Sejak lama, musik country didominasi oleh pria. Nama-nama besar penguasa tangga lagu country adalah laki-laki. Para penyanyi perempuan harus berjuang lebih keras untuk mendapatkan tempat—apalagi bagi perempuan muda yang ingin eksis di genre ini. Tantangannya jelas jauh lebih sulit. Mereka tidak cukup hanya bermodal bakat dan suara indah. Mereka harus bisa membuktikan bahwa mereka memang layak mendapatkan tempat. Namun begitu masa kejayaannya tiba, biasanya juga tidak berlangsung lama. Tekanannya besar: mereka harus bekerja lebih keras untuk bisa meraih sukses. Itulah tantangan yang dihadapi Taylor Swift di awal kariernya.
Taylor Swift lahir pada tanggal 13 Desember 1989 di Pennsylvania.

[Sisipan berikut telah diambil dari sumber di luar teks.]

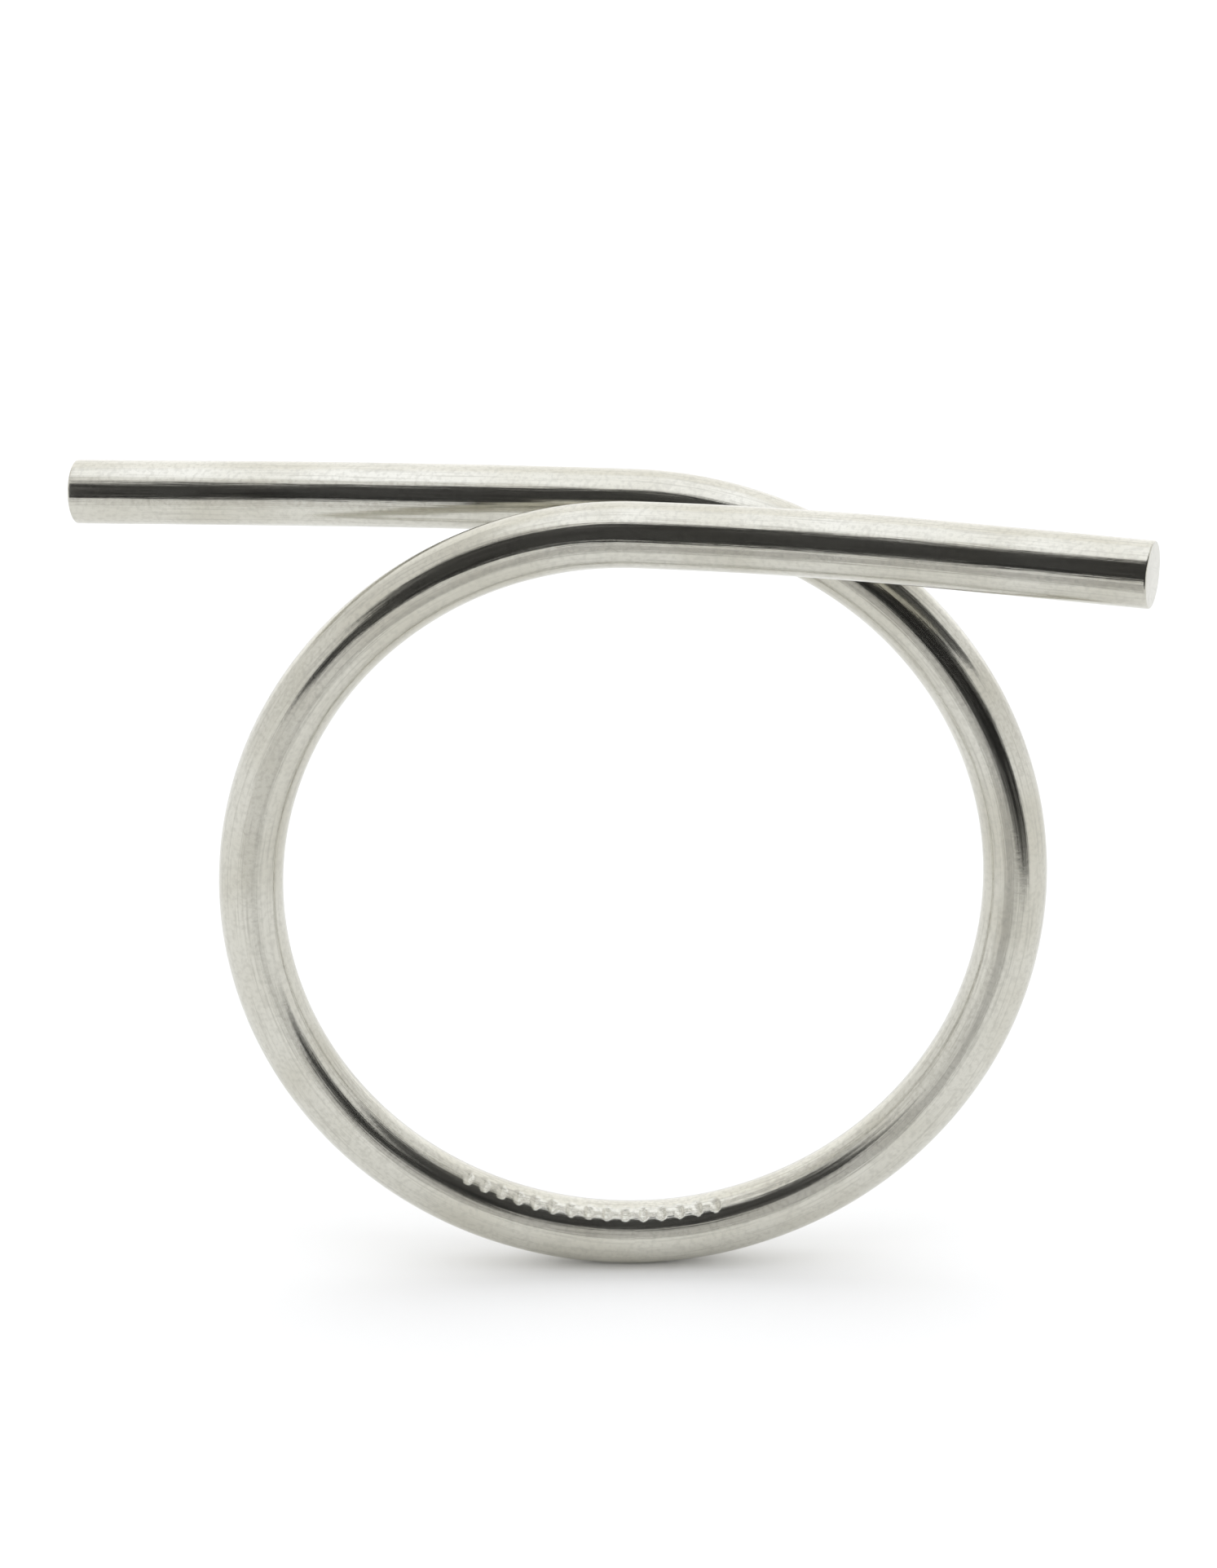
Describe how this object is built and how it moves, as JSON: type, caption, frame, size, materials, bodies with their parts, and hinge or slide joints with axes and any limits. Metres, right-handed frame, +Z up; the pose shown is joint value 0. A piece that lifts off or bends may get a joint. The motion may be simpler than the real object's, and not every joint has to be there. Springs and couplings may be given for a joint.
{
  "type": "crossover bar ring",
  "caption": "Polished round rod bent into an open finger loop whose two legs cross at the top and run out as straight bars.",
  "frame": {"origin": "centre of the finger hole, in the plane of the loop's lowest rod", "axes": "+Z up from the bottom of the loop to the crossing, +Y along the finger hole towards the rear leg, +X along the bars towards the front arm's bar"},
  "size_m": [0.0262, 0.0107, 0.0206],
  "materials": {
    "polished_rod": "mirror polished with fine drawing and polishing lines"
  },
  "bodies": {
    "rear_arm": {"rear_arm": "polished_rod"},
    "front_arm": {"front_arm": "polished_rod"}
  },
  "joints": [
    {"name": "loop_spring", "type": "hinge", "parent": "rear_arm", "child": "front_arm", "pos_m": [0, 0, -0.00955], "axis": [0, -1, 0], "range_deg": [-3, 5], "stiffness_Nm_per_rad": 1.09}
  ]
}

Dia memulai karier pada usia 16 tahun. Album perdananya sukses besar di dunia musik country, namun prestasi sebenarnya baru dia raih di tahun 2008 setelah meluncurkan album Fearless. Album ini terjual lebih dari 7 juta kopi di Amerika dan meraih penghargaan Album of the Year di ajang Grammy Awards. Swift menjadi pemenang termuda di ajang tersebut. Sampai sekarang, dia telah memenangkan 14 Grammy Awards, termasuk tiga kali untuk Album of the Year. Album Lover, Folklore, dan Midnights terus terjual secara fantastis.
Konser-konser Swift juga sukses. Pada tahun 2018, Reputation Stadium Tour meraih pendapatan 345 juta dolar AS—tertinggi dalam sejarah Amerika. Bahkan, Eras Tour di tahun 2023 hingga 2024 meraih 1 miliar dolar AS. Ini adalah pendapatan tur tertinggi sepanjang masa.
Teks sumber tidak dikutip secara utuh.